Is that easy to understand ?

@cpk - even though your answer was totally wrong (confusing $'s and bps, come on now son…), the labeling and organization made me think you knew exactly what you were talking about. Wonder how much handwriting, organization, and labeling affect the graders? FTW!

Also, why do they call it realized P&L - seems like just another delay cost to me…

Realized gain/loss may include the market impact… as for the delay, I agree with you. Since it doesn’t tell when the orders are executed during the day, it may use implementation shortfall strategy – purchasing early in the morning.

Realized p/l tries to measure the market impact , while delay measures the cost of inactivity or waiting for the trade to come to you . Slightly different attitudes to each

Realized P/L (or) Market Impact = Change in Transaction Price due to impact of trade.

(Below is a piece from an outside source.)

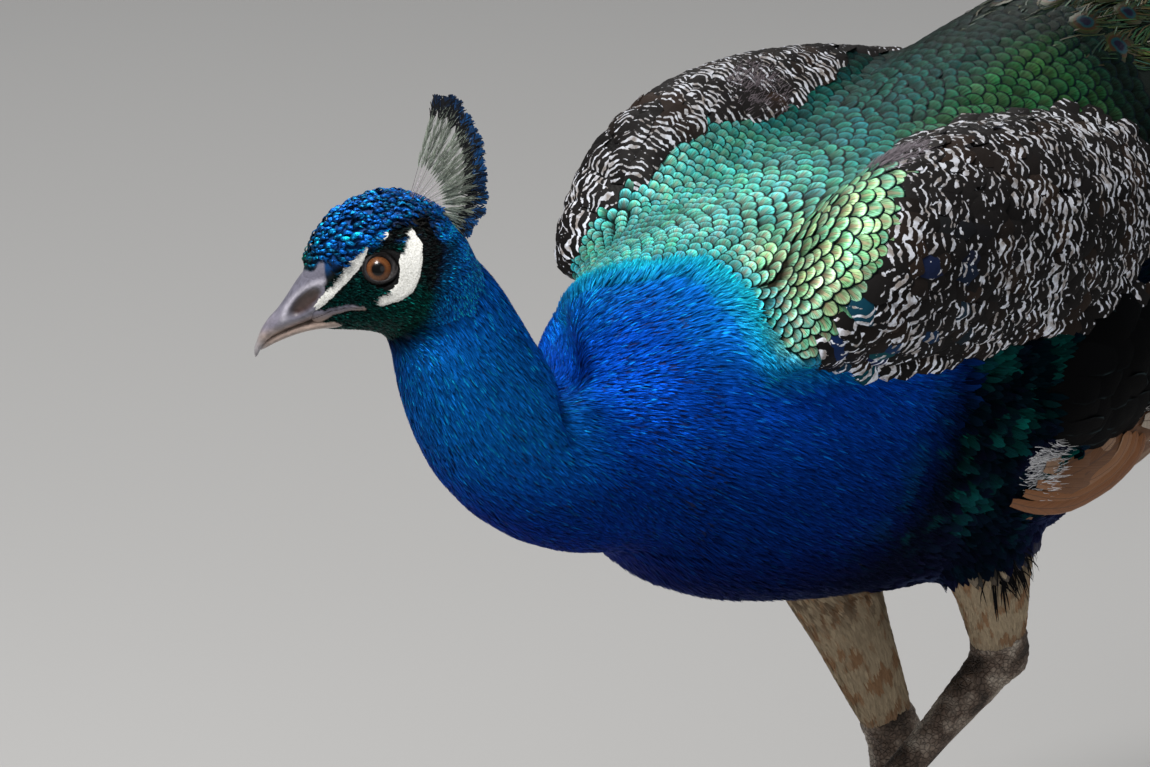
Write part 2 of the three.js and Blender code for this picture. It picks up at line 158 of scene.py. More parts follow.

Delay = Manager induced (maybe lethargy, trying to game the system … waiting for a buy order to come to his bid, or a sell order to come up to his ask … which would make a measure like Effective Spread very good - since it would be negative) - but would be caught by the IS Method, correctly.

The trade has a market impact, but it may be less than Realized Profit/Loss. The price change from decision price is caused by the trade and market movement.

I can’t find a method to calculate the market impact of a trade, which is also a part of the market. The market impact may also depend on the size & emergency of the trade.